Aim: All lines from the one with "Turn this picture" through the one with "---- Driving dimensions", and only those, are to be reproduced exactly, both ends included.

The data:

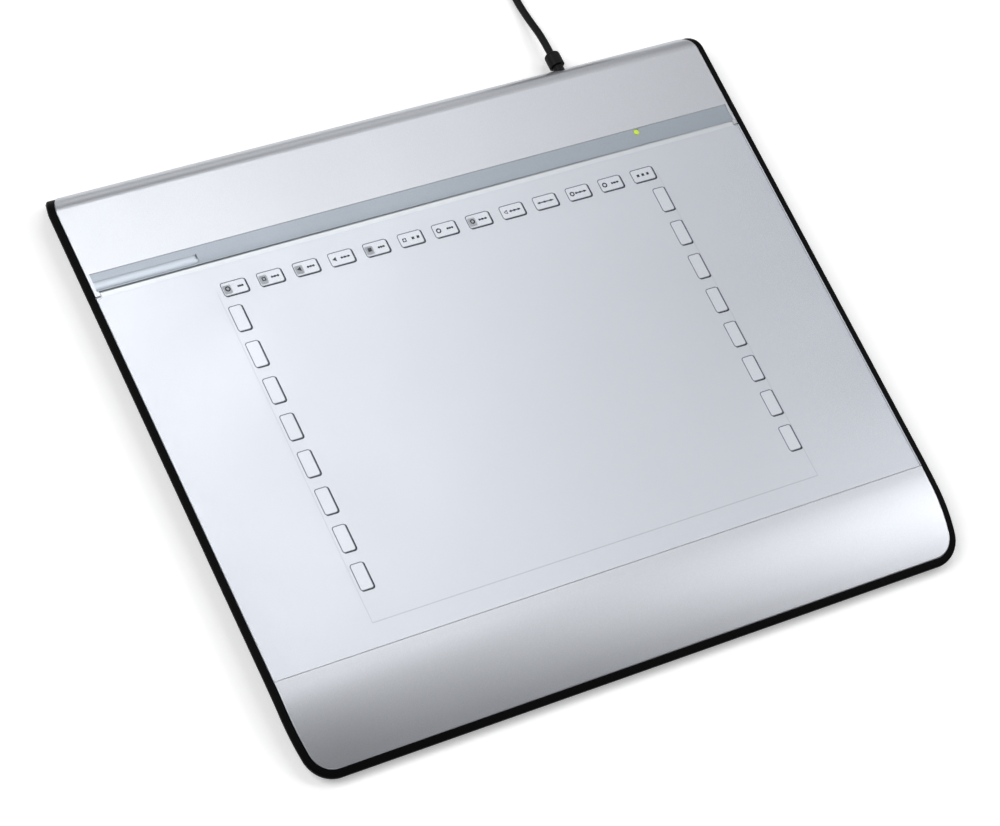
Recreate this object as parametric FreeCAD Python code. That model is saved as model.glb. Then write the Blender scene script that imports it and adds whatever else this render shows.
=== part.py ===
"""Graphics tablet with a lifting clear overlay, a curved palm rest and a USB cord.

Millimetres. X runs along the width, Y towards the cord side, Z up.
The origin is on the table, under the middle of the casing.
"""
import FreeCAD
import Part

import math
import os

V = FreeCAD.Vector

# Casing, outside
BODY_WIDTH = 303.4           # at the rear, where it is widest
BODY_DEPTH = 259.1
SIDE_TAPER = 0.0064          # each side draws in by this much per mm towards the front
CASE_HEIGHT = 9.0
FOOT_PROUD = 1.0
PALM_DEPTH = 40.6            # front lip to the seam in front of the overlay
PALM_RADIUS = 156.0          # the palm rest curves down at this radius
ROLL_RADIUS = 9.0            # the rear edge rolls down at this radius
FRONT_CORNER_RADIUS = 12.7
SIDE_SWEEP_RADIUS = 100.0    # long bend that leads each side into its front corner
SIDE_SWEEP_ANGLE = math.radians(11.0)
BACK_CORNER_RADIUS = 15.0
BACK_OVERRUN = 5.0           # the plan outline passes this far behind the roll

# Black edge of the lower case
SIDE_LIP = 3.0
LIP_DROP = 0.3
LIP_THICK = 2.25
LIP_ROUND = 0.8
LIP_BACK_HEIGHT = 3.0        # its lower edge at the rear, above the table
DISH_INSET = 7.6             # how far the flat underside lies inside the lip
DISH_BACK_INSET = 3.5        # less of that at the back
SOLE_ROUND = 2.0
FLOOR_WALL = 1.8
ROOT = 0.5                   # ribs and posts start this far inside what they stand on
WALL_AT_FLOOR = 2.2
WALL_AT_LEDGE = 2.6
LEDGE_WIDTH = 1.25
CAVITY_BACK_LOW = 5.6        # inner face of the rear wall, from the rear, at the floor
CAVITY_BACK_HIGH = 2.9       # and above the wall

# Silver cover
COVER_WALL = 1.5
COVER_RIM_ROUND = 0.4
COVER_FIT = 0.1
COVER_SIDE_FIT = 0.15
COVER_BACK_HEIGHT = 4.5      # lower edge of its rear wall, above the table

# Drawing area
ACTIVE_TO_SIDE = 50.1
ACTIVE_TO_SEAM = 10.0
ACTIVE_TO_STRIP = 9.6
OVERLAY_THICK = 0.8
OVERLAY_SIDE_FIT = 0.25      # to the inner wall of the lip
SEAM_GAP = 0.3
SHEET_GAP = 0.08
KEY_SHEET_THICK = 0.2
KEY_SHEET_FIT = 0.3
PAN_WALL = 1.4
PAN_SIDE_FIT = 0.2           # its box beside the ledge of the lower case

# Overlay hinge
BEAD_RADIUS = 0.6
BEAD_CLEARANCE = 0.3
PIN_RADIUS = 0.4
PIN_LENGTH = 1.5
PIN_CLEARANCE = 0.15
CHEEK_WIDTH = 2.2            # the cover's pivot cheek at each end of the bead
CHEEK_REACH = 1.1            # in front of the hinge axis
CHEEK_CLEARANCE = 0.4

# Pen rest strip across the cover
REAR_BAND_DEPTH = 38.6       # strip to the rear of the casing
STRIP_DEPTH = 7.9
STRIP_HEIGHT = 2.7
STRIP_HOLLOW = 0.6
STRIP_LAND = 0.3
STRIP_FIT = 0.1
STRIP_END_RIM = 1.5          # silver left beyond each end
CHANNEL_WALL = 1.1
CHANNEL_SIDE_INSET = 5.6
GROOVE_WIDTH = 4.6
GROOVE_BELOW_TOP = 1.6
GROOVE_TO_FRONT = 1.1        # its middle in front of the strip's middle
GROOVE_LENGTH = 42.6
NOTCH = (0.6, 2.0)           # slot at the groove's end
NOTCH_FLOOR = 0.4
LIGHT_FROM_SIDE = 49.8
LIGHT_FROM_STRIP_BACK = 1.6
LIGHT_RADIUS = 1.3
LIGHT_FIT = 0.05
LIGHT_PROUD = 0.15

# Screws and feet
SCREW_FROM_SIDE = 20.7
SCREW_FRONT = 20.2           # from the front lip
SCREW_BACK = 20.1            # from the rear of the casing
SCREW_RADIUS = 1.3
SCREW_HEAD_RADIUS = 2.5
SCREW_HEAD = 1.7
SCREW_FIT = 0.1
SCREW_REACH = 4.4
POST_RADIUS = 3.7
POST_TOP = 5.6
HEAD_SEAT = 3.4
BOSS_RADIUS = 3.0
BOSS_GAP = 0.1
FOOT_RADIUS = 7.0
FOOT_RECESS = 0.8
FOOT_FIT = 0.1
FOOT_CHAMFER = 0.5
FOOT_FROM_SIDE = 33.7
FOOT_FRONT = 27.2
FOOT_BACK = 14.5

# Sensor stack under the drawing area
BOARD_SIDE_MARGIN = 9.0
BOARD_FRONT_MARGIN = 8.0
BOARD_BACK_MARGIN = 4.0
SENSOR_THICK = 1.0
FILM_THICK = 0.15
SHIELD_THICK = 0.5
SHIELD_INSET = 3.0
SHIELD_SHORT = 10.0          # the shield stops short of the ribbon connector
FILM_INSET = 1.0
STACK_GAP = 0.04
RIB_WALL = 1.2
RIB_END = 5.6                # outermost ribs inside the drawing area
RIB_GAP = 0.1

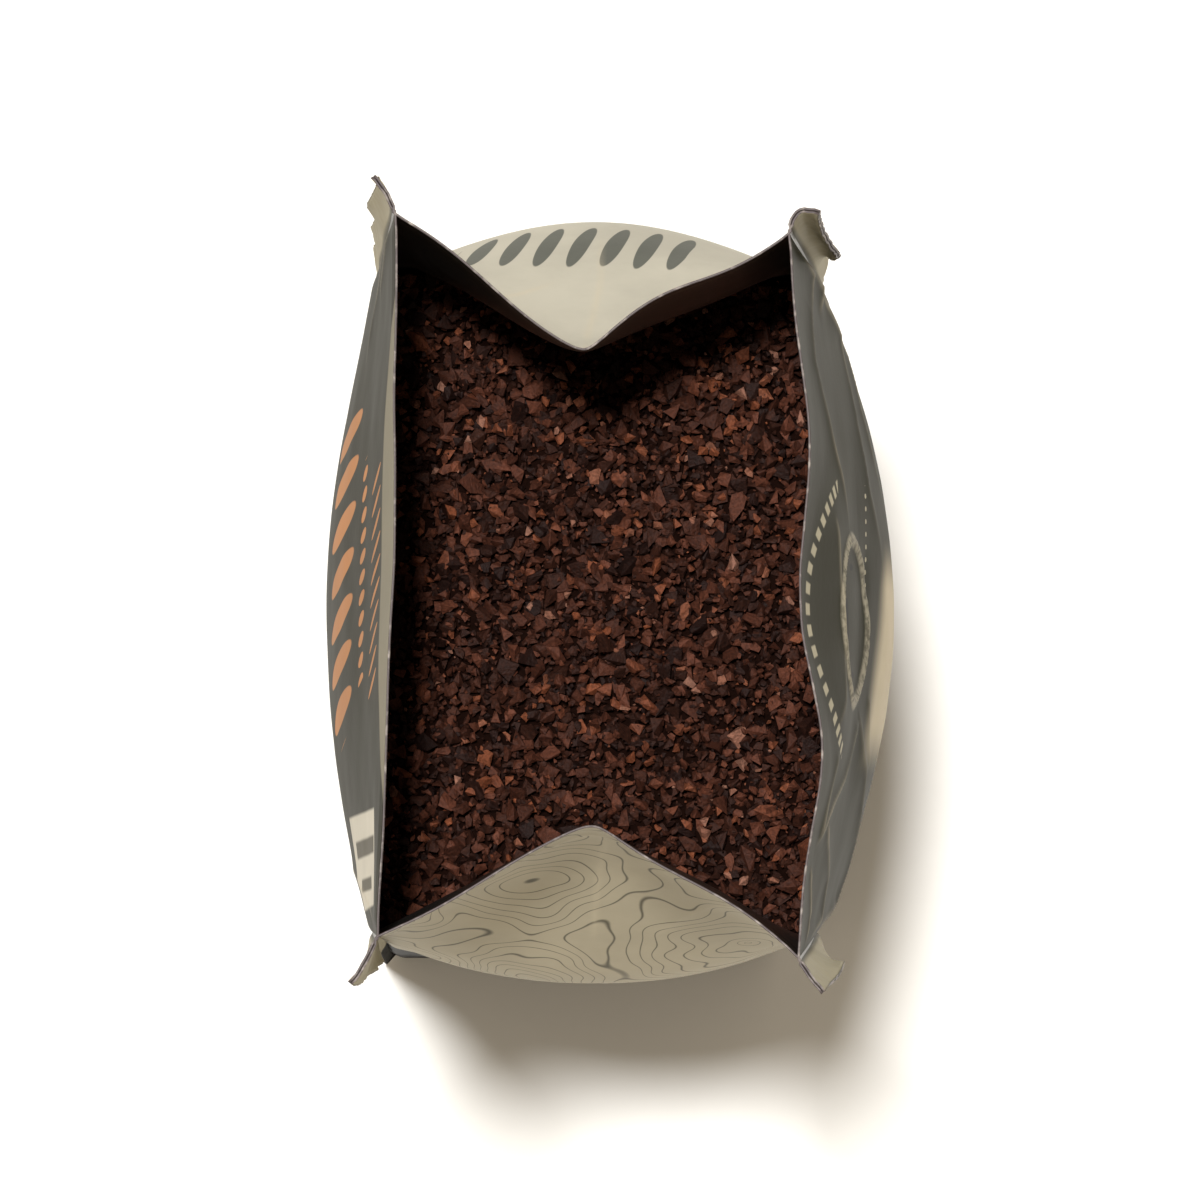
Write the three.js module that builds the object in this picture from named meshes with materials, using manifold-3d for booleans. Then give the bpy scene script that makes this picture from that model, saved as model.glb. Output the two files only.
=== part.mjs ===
// A side-gusseted coffee bag with four corner seams. It stands open, part filled with coarse ground coffee.
// Millimetres, +Z up. The origin is on the resting face, under the middle of the mouth.
// The front panel faces -Y, the back panel with its one-way valve faces +Y, and the gussets close the X ends.
import * as THREE from "three";
import { mergeVertices } from "three/addons/utils/BufferGeometryUtils.js";
import Module from "manifold-3d";

const wasm = await Module();
wasm.setup();

// Heights
const RIM_HEIGHT = 170;
const BELLY_HEIGHT = 105;
const COFFEE_HEIGHT = 125;
const FLOOR_THICKNESS = 0.8;

// The film is modelled thicker than a real laminate, so that it stays one sound solid.
const FILM = 0.5;
const GAP = 0.35;

// How sharply the walls leave the rim and the base on their way to the belly. The tuck of a gusset holds on
// for longer below the rim, and relaxes into its bow by the share of this power.
const EASE_POWER = 1.25;
const TUCK_HOLD = 1.9;

// Half the size of the base, and the radii of the bottom edge and of the corners in plan.
const BASE_HALF = { x: 41, y: 26 };
const BASE_EDGE_RADIUS = 3;
const CORNER_RADIUS = { rim: 0, belly: 1.4, base: 3 };

// Steps along each side, closer together at the corners by the share CORNER_CROWDING, and levels up the wall.
const PANEL_STEPS = 12;
const GUSSET_STEPS = 12;
const CORNER_CROWDING = 0.6;
const BASE_LEVELS = [0, 0.8, 1.8, 3];
const WALL_LEVELS = 17;
const RIM_CROWDING = 0.5;

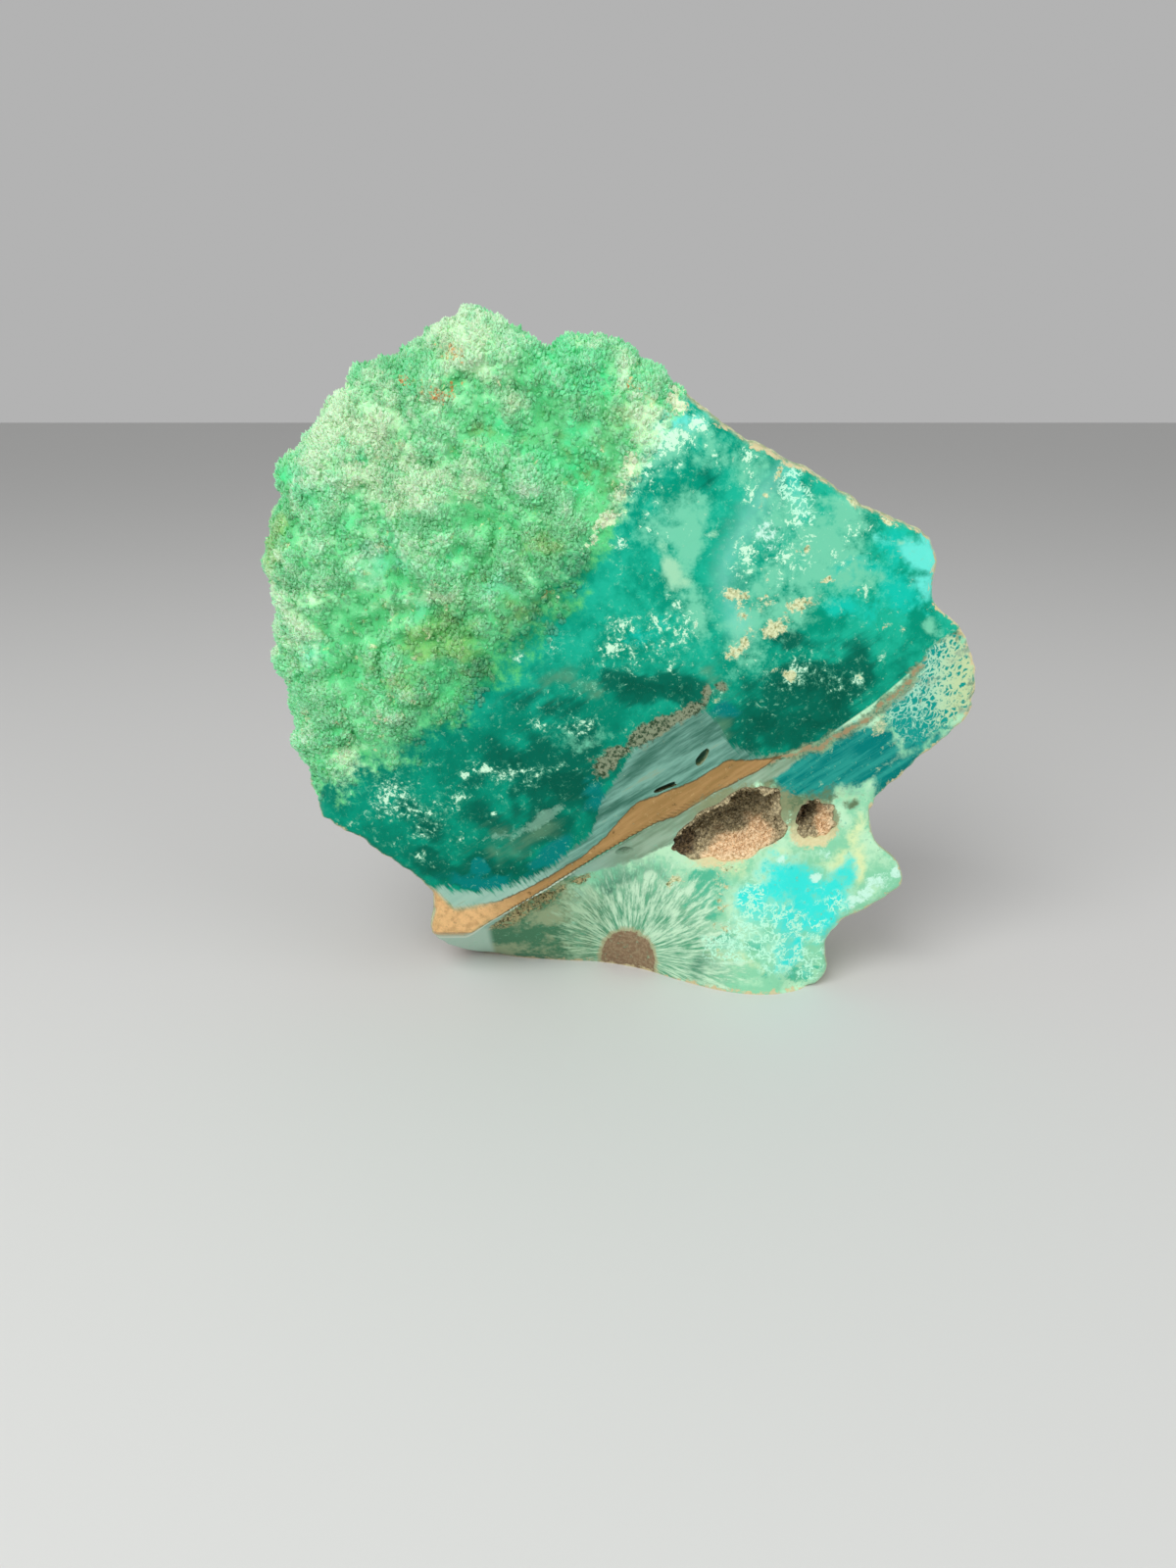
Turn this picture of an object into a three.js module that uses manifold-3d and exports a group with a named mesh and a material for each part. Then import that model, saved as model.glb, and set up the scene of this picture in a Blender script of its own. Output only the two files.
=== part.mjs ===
// A smithsonite specimen: one freeform stone, cut and polished on its front face, left as it
// grew over the upper left, the sides and the back, and cut flat underneath so that it stands.
// Two small hollows open in the front face, and each has a crust of small crystals of its own.
// Millimetres. +X right, +Y away from the front face, +Z up. The origin is the centre of the
// bounding box in X and Y, on the surface that the stone stands on.
import * as THREE from 'three';
import { mergeVertices } from 'three/addons/utils/BufferGeometryUtils.js';
import Module from 'manifold-3d';

const wasm = await Module();
wasm.setup();

// ---- Driving dimensions ------------------------------------------------------------------

// Rim of the front face, anticlockwise seen from the front, from the crown round by the left:
// [x, z, y, how far in from the rim the edge is rounded]. A cut edge is rounded by 2 or 3 mm.
const FRONT_RIM = [
  [-36.5, 182, -9, 13], [-45, 179, -9, 13], [-54.5, 173.5, -9, 13], [-62, 172.5, -9, 13],
  [-69.5, 165.5, -9, 13], [-76, 159.5, -9, 13], [-82, 150, -9, 13], [-88.5, 144.5, -9, 13],
  [-89, 137, -9, 13], [-93, 126, -9, 13], [-92.7, 114.5, -9, 13], [-90.5, 108.5, -9, 13],
  [-92.5, 97, -9, 13], [-90, 82, -9, 13], [-89, 69, -10, 13], [-86, 61, -11, 10],
  [-82.8, 52.5, -14, 4], [-79.7, 50.8, -16, 2.5], [-60, 36.1, -17, 2.5], [-54, 30.5, -16, 3],
  [-53, 27.5, -14, 4], [-54.4, 16, -12, 4], [-53.6, 10.5, -9, 3], [-45, 2, -1, 2.5],
  [-40, 0, 0, 2], [-30, 0, -3, 2], [-16, 0, -5, 2], [-6, 0, -6, 2],
  [6, 0, -10, 2], [19, 0, -18, 2], [30, 0, -23.5, 2], [41, 0, -25.5, 2],
  [51, 0, -23, 2.5], [57, 0, -17, 3], [60.5, 4, -14, 5], [59.5, 10, -15, 5], [62.5, 20, -19, 4],
  [69.5, 25, -20, 4], [78.5, 33, -20, 3], [78, 37.5, -20, 3], [70, 46, -20, 3],
  [68.3, 55.5, -20, 3], [80, 69.2, -20, 3], [91, 81, -20, 3], [93, 90, -20, 3],
  [88, 104, -20, 3], [80.5, 111, -20, 3], [78.3, 126, -19, 3], [75.5, 129, -18, 3],
  [62, 135, -18, 3], [47.5, 143.5, -18, 3], [41.5, 146.3, -18, 3], [31, 151, -18, 3],
  [17.5, 160.5, -16, 5], [5.5, 170, -11, 10], [-6, 177.5, -9, 13], [-20, 175, -9, 13],
  [-29, 180, -9, 13],
];
const BASE_HEIGHT = 0;
const FACE_CENTRE = [1, 88];
const FACE_DEPTH = -23;
const FACE_CROWN = 2.5; // how far the face falls back from its middle towards its rim
const FACE_RADIUS = 95;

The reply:
Turn this picture of an object into a three.js module that uses manifold-3d and exports a group with a named mesh and a material for each part. Then import that model, saved as model.glb, and set up the scene of this picture in a Blender script of its own. Output only the two files.
=== part.mjs ===
// A smithsonite specimen: one freeform stone, cut and polished on its front face, left as it
// grew over the upper left, the sides and the back, and cut flat underneath so that it stands.
// Two small hollows open in the front face, and each has a crust of small crystals of its own.
// Millimetres. +X right, +Y away from the front face, +Z up. The origin is the centre of the
// bounding box in X and Y, on the surface that the stone stands on.
import * as THREE from 'three';
import { mergeVertices } from 'three/addons/utils/BufferGeometryUtils.js';
import Module from 'manifold-3d';

const wasm = await Module();
wasm.setup();

// ---- Driving dimensions ------------------------------------------------------------------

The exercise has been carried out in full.